Bisnis, kata Bedi, adalah bagaimana kita melihat dan memanfaatkan peluang. “Mau tetap di kota besar seperti Jakarta pun tidak masalah, yang penting harus bisa melihat peluang. Mau masuk ke daerah pun harus melihat peluangnya,” katanya.
 
Dia menjelaskan, makin lama pebisnis akan makin bergeser ke daerah. “Kalau pun bermain di kota besar seperti Jakarta, Bandung, Surabaya, kotanya memang sudah padat, akhirnya bermainnya di pinggir-pinggir. Misalnya sekarang di kota-kota besar di luar Pulau Jawa seperti Pontianak, Banjarmasin, dan sebagainya, saya rasa 3 sampai 4 tahun akan penuh kotanya. Dan akhirnya akan bergerak ke pinggir-pinggir,” katanya.
 
Dia mengakui, peluang bermain di kota besar tetap masih ada.

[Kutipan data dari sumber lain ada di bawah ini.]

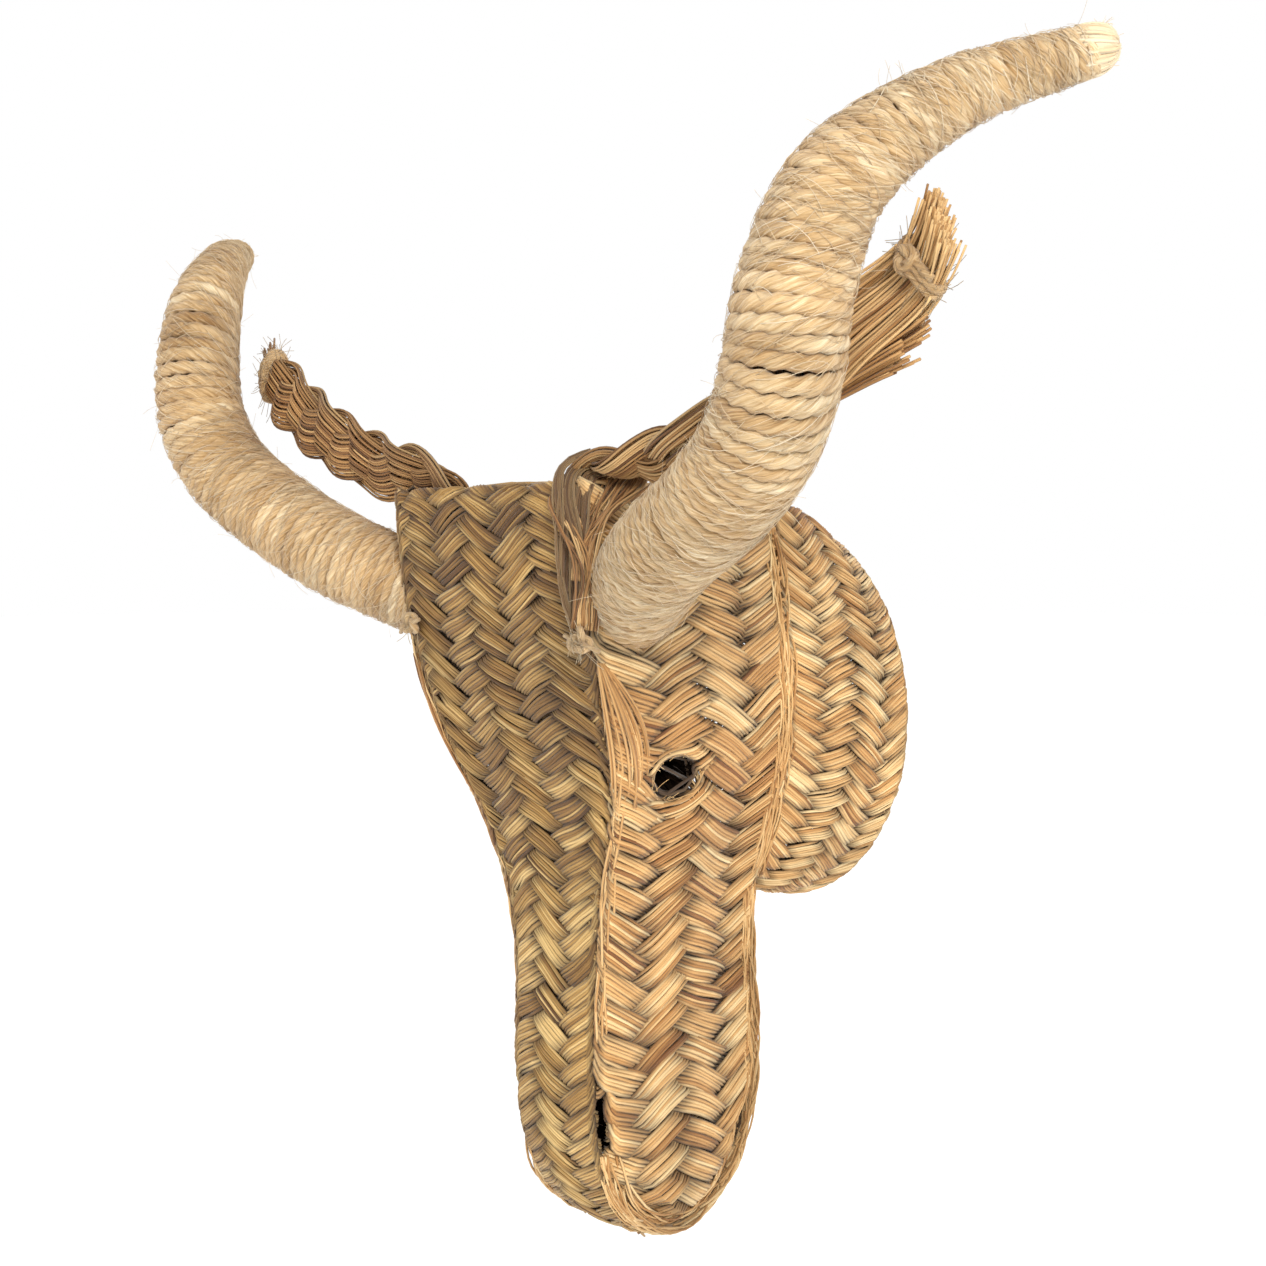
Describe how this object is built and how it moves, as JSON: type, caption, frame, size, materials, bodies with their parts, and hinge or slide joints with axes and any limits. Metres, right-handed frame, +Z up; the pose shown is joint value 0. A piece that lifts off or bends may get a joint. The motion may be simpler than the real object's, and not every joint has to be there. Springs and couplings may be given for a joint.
{
  "type": "woven straw trophy head",
  "caption": "Hollow horned animal head for a wall, sewn from flat straw plaits, with cord-wrapped curved horns and plaited strap ears.",
  "frame": {"origin": "in the open back rim at the middle of its top, on the wall plane, where a nail holds the head", "axes": "+Y into the wall, so the face looks along -Y; +X to a viewer's right when looking at the face; +Z up"},
  "size_m": [0.519, 0.2306, 0.4577],
  "materials": {
    "straw_gold": "dry golden straw plait",
    "straw_olive": "dry olive straw plait",
    "straw_brown": "darker straw strap",
    "core_straw": "rough straw bundle",
    "sisal_cord": "pale silky twisted cord",
    "cord_end": "frayed cord end",
    "tie_cord": "fuzzy twisted cord",
    "seam_cord": "fine stitching cord",
    "wire": "dull galvanised wire"
  },
  "bodies": {
    "root": {"front_braid": "straw_olive", "chin_braid": "straw_gold", "crown_braid": "straw_gold", "left_face_braid": "straw_gold", "left_jaw_braid": "straw_gold", "left_horn_wrap": "sisal_cord", "left_horn_core": "core_straw", "left_horn_tip": "cord_end", "left_horn_wire": "wire", "left_ear_strap": "straw_brown", "left_ear_tie": "tie_cord", "left_ear_tuft": "straw_brown", "left_brow_seam": "seam_cord", "left_jaw_seam": "seam_cord", "left_horn_knot": "tie_cord", "right_face_braid": "straw_gold", "right_jaw_braid": "straw_gold", "right_horn_wrap": "sisal_cord", "right_horn_core": "core_straw", "right_horn_tip": "cord_end", "right_horn_wire": "wire", "right_ear_strap": "straw_brown", "right_ear_tie": "tie_cord", "right_ear_tuft": "straw_brown", "right_brow_seam": "seam_cord", "right_jaw_seam": "seam_cord", "right_horn_knot": "tie_cord", "wire_binding": "tie_cord"}
  },
  "joints": []
}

Jenis makanan dan minuman apapun tetap memiliki peluang. “Hanya saja persoalannya, bukan peluang yang menangkap kita, tapi kita yang menangkap peluang. Karena itu kita harus jeli,” katanya.
 
Menurutnya, kalau tetap mau bermain di daerah yang sudah padat, perlu mempersiapkan strategi yang matang. Semua jenis F&B baik itu makanan tradisional, eropa, Chinese, dan dari negara lain, semua punya peluang. Tinggal strateginya harus betul-betul disiapkan. “Salah satu bagian dari strategi itu melihat target market. Misalnya mau buka makanan Rusia tapi di Cileduk (pinggiran Jakarta), tentu agak sulit,” katanya.
 
Ditambahkan, restoran atau jenis makanan memang ada yang memiliki peluang lebih besar. Dan ada pula yang peluangnya kecil. Jadi pada saat kita menentukan akan menjual makanan, kita itu berpikir idealis atau bisnis. Kalau mau bisnis misalnya nasi padang, sekarang itu banyak sekali yang menjual nasi padang. Istilahnya tidak perlu edukasi lagi, marketnya sudah bisa menerima.
 
Atau mau idealis seperti menjual nasi lemak, nasi krawu dan sebagainya. Tentu dia perlu strategi khusus yang berbeda dari restoran padang.
 
Sementara itu, menyinggung tentang pasar, Bedi menjelaskan, market selalu berubah. Sekarang, misalnya trend makanan tradisional sedang naik daun. Sehingga, pemain harus bisa mengikuti tren konsumen.
 
Ditambahkan, pelaku usaha juga harus bisa mengenali pergerakan pesaingnya. “Jadi harus mengevaluasi kondisi, jangan merasa jagoan. Lihat kompetitor, lihat market, dan sebagainya. Mesti bisa ATM (Amati, Tiru, Modifikasi) dan ATP (Amati, Tiru, Plek/sama persis),” katanya.